The practical value remains unclear. These generated pages don't persist—close the tab and they're gone. But the speed of generation suggests possibilities. Custom interfaces on demand. Personalized documentation. Information architecture that adapts to each user's query rather than forcing everyone through the same navigation.

Google also made migration easy. Bring your memories, preferences, and chat history from ChatGPT or Claude. This move mirrors what Anthropic did during the OpenAI-Pentagon controversy, when users wanted to leave and Anthropic made it simple. Now Google is doing the same. Smart competitive strategy, though it also signals how commodified these platforms are becoming. If switching is easy, differentiation better be real.

The Audio Arms Race

Text-to-speech saw unusual activity this week. Smallest.ai launched Lightning V3, positioning itself as an 11 Labs competitor with voices designed for conversational agents—complete with hesitations, fillers, the rhythms of actual human speech. "Oh, okay. So, if we leave at um 7. No, wait, that's... Yeah, no, that's too early. Maybe like 8:30," their demo voice says, sounding remarkably like someone actually thinking through logistics.

Mistral released Voxtral TTS, an open-weights model you can run locally. In Mistral's blind test comparing their output to 11 Labs, both samples sounded competent. The advantage of Voxtral isn't quality—it's that you can modify it, run it on your own hardware, avoid usage fees.

Suno updated to v5.5, adding voice cloning. Record three seconds of your voice, generate songs that use it. Wolfe tested it with his speaking voice—"This is what I sound like when I'm speaking in my natural voice. I'm currently singing right now"—and got back music that sounded better than his actual singing. Which, he admitted, wasn't hard.

Google expanded Lyria 3 Pro, their music generation tool. Previously limited to 30-second clips, it now handles three-minute tracks with structured sections: intros, verses, choruses, bridges. Wolfe prompted it for "a dubstep song about rooting for the San Diego Padres" and got something recognizable as dubstep, if not exactly chart-ready.

The pattern here is convergence. Every major player now has text-to-speech. Every major player has music generation. Every major player has conversational AI with vision. The differences come down to speed, cost, and whether you can run it yourself. Not exactly the stuff of revolutionary breakthroughs.

What This Velocity Actually Means

Seventy-four releases in 52 days creates an interesting problem for users: keeping up. Each feature requires learning new interfaces, understanding new limitations, adjusting workflows.
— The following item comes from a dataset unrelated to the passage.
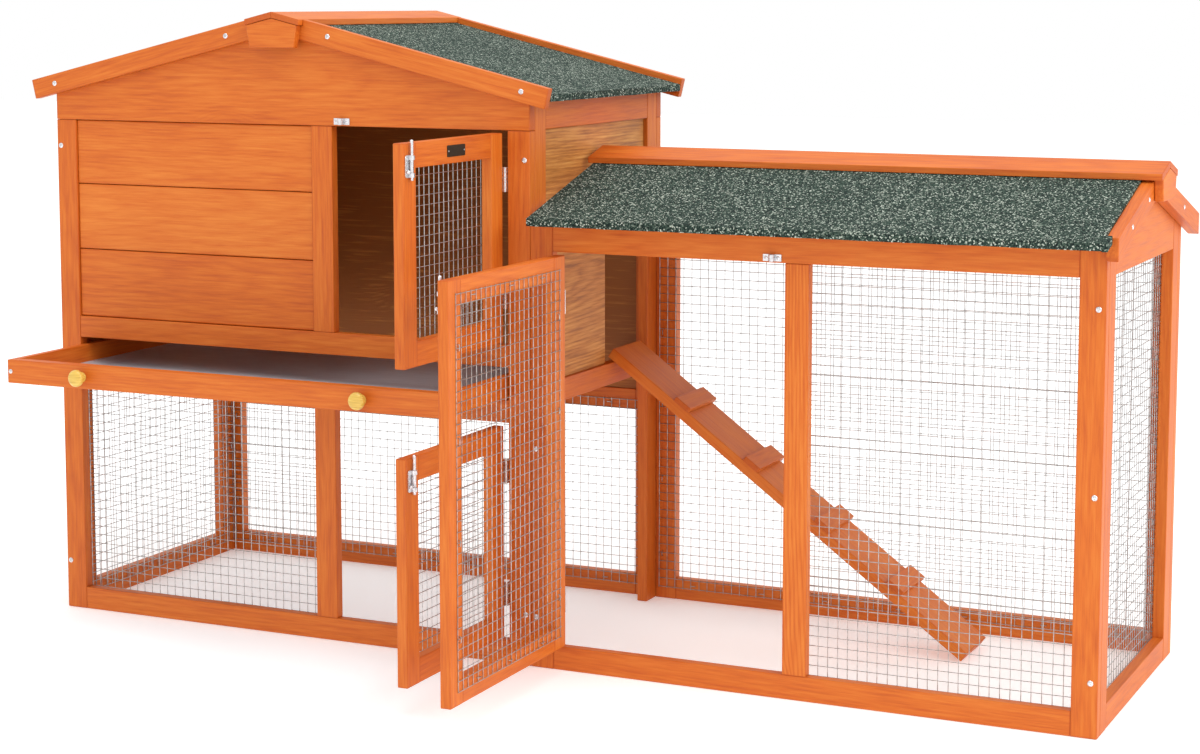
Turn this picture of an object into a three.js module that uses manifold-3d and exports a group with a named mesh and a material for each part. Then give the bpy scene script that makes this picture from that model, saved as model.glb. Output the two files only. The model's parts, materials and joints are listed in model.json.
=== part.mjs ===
// Two-storey rabbit hutch with an attached run.
// Millimetres, +Z up. The house stands on the left, the run on the right.
// Working coordinates have x = 0 at the house's left face, y = 0 at the front face
// and z = 0 on the ground. The last lines move the origin under the middle of the
// whole hutch, doors open and tray pulled out.

import * as THREE from 'three';
import { mergeVertices } from 'three/addons/utils/BufferGeometryUtils.js';
import Module from 'manifold-3d';

const wasm = await Module();
wasm.setup();

// ---------------------------------------------------------------- driving dimensions

const LENGTH = 1490; // house and run together, over the frames
const HOUSE_WIDTH = 745;
const DEPTH = 420; // over the front and back frames
const MEMBER = 32; // width of a stile
const RAIL = 31; // height of a bottom rail
const BOARD = 15; // thickness of every frame member
const GAP = 0.3; // clearance between pieces that touch
const HALF_GAP = GAP / 2;

// Heights in the house front, from the ground up.
const TRAY_RAIL_Z = 320;
const TRAY_SLOT_Z = 350;
const FLOOR_RAIL_Z = 393;
const UPPER_ROOM_Z = 423;
const EAVES_Z = 701;

// Columns in the house front.
const MID_STILE_X = 418;
const DOORWAY_X = 450;
const RIGHT_STILE_X = 713;

// Side frames of the house.
const FLOOR_SIDE_Z = 337;
const FLOOR_SIDE_TOP = 367;
const BACK_STILE_Y = 373;
const RAMP_DOOR_Y = 240; // the doorway in the right wall starts here
const RAMP_DOOR_BACK = 370;
const RAMP_DOOR_TOP = 565;
const PANEL = 6; // thickness of the plywood walls
const PANEL_INSET = 5; // side face to plywood
const BACK_PANEL_Y = 408;
const RUNNER_HEIGHT = 15;
const RUNNER_INNER_X = 60; // house side to the runner's inner edge

// Run frames.
const RUN_X = HOUSE_WIDTH + GAP;
const RUN_DOOR_X = 777;
const RUN_DOOR_END = 1094;
const RUN_MID_END = 1125;
const RUN_RIGHT_X = 1458;
const RUN_RAIL_Z = 547;
const RUN_SIDE_TOP = 591;

// House roof: the ridge runs front to back.
const HOUSE_RIDGE_X = HOUSE_WIDTH / 2;
const HOUSE_RIDGE_Z = 843.5; // top of the felt at the ridge
const HOUSE_SLOPE = 0.2375;
const HOUSE_EAVE = 402.5; // ridge to eave, measured flat
const ROOF_THICKNESS = 10;

// Run roof: the ridge runs left to right.
const RUN_RIDGE_Y = DEPTH / 2;
const RUN_RIDGE_Z = 663;
const RUN_SLOPE = 0.29;
const RUN_EAVE = 245;
const RUN_ROOF_X = 757;

// Caps, bargeboards and gable blocks.
const CAP_THICKNESS = 8;
const HOUSE_CAP_HALF = 42;
const RUN_CAP_HALF = 46;
const BARGE_THICKNESS = 12;
const BARGE_HEIGHT = 27;
const BARGE_RISE = 8.5; // house bargeboards stand above the felt
const RUN_BARGE_DROP = 3; // the run's sit a little below it
const BLOCK_THICKNESS = 11.7;
const BLOCK_FOOT_HALF = 34.5;
const BLOCK_SHOULDER_HALF = 40;
const HOUSE_BLOCK_Z = 804; // underside of the house's gable block
const RUN_BLOCK_Z = 624;
const HOUSE_BARGE_HALF = 405.5; // ridge to tip, measured flat
const RUN_BARGE_HALF = 251;
const RUN_BARGE_FRONT = -10;
const RUN_LIP_BACK = -11; // the front eave runs on past the end as a lip, from here forward
const RUN_LIP_LENGTH = 8;
const RUN_CAP_X = 750;
const CAP_CLEARANCE = 0.5; // felt to cap
const SEAT_CLEARANCE = 0.2; // cap to the boards and blocks under it

// Doors: the hinge axis stands in front of the gap beside the door.
const DOOR_THICKNESS = 14;
const DOOR_MEMBER = 31;
const AXIS_TO_FACE = 3;
const AXIS_TO_EDGE = 0.5;
const DOOR_CLEARANCE = 2.5;
const DOOR_LIFT = 3; // clearance above and below a door
const OPEN = Math.PI / 2;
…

The cognitive overhead isn't trivial.

Developers using Claude Code might appreciate auto mode eliminating permission prompts. But that same developer also needs to understand computer control, learn the new Projects interface, figure out Dispatch, and track which features require which subscription tier. The friction of constant updates can exceed the value of individual improvements.

This might be why Google emphasized migration tools. They're not just saying "come use our product." They're saying "come use our product without the hassle of starting over." That matters when everyone is shipping constantly and users are exhausted.

The AI sector in early 2025 feels less like a race toward breakthrough capabilities and more like companies competing on execution speed and user experience refinement. Claude can control your computer, but slowly. Google can generate web pages instantly, but they don't persist. Voice cloning works, but mostly for novelty use cases unless you're building specific applications.

None of this is criticism, exactly. Incremental improvement is how most technology actually advances. The hype cycle promised artificial general intelligence. What we're getting is better assistants, faster generation, fewer permission prompts. That gap between promise and delivery has been the story of AI for five decades. This week was no different—just louder and faster.

Bob Reynolds is Senior Technology Correspondent for Buzzrag.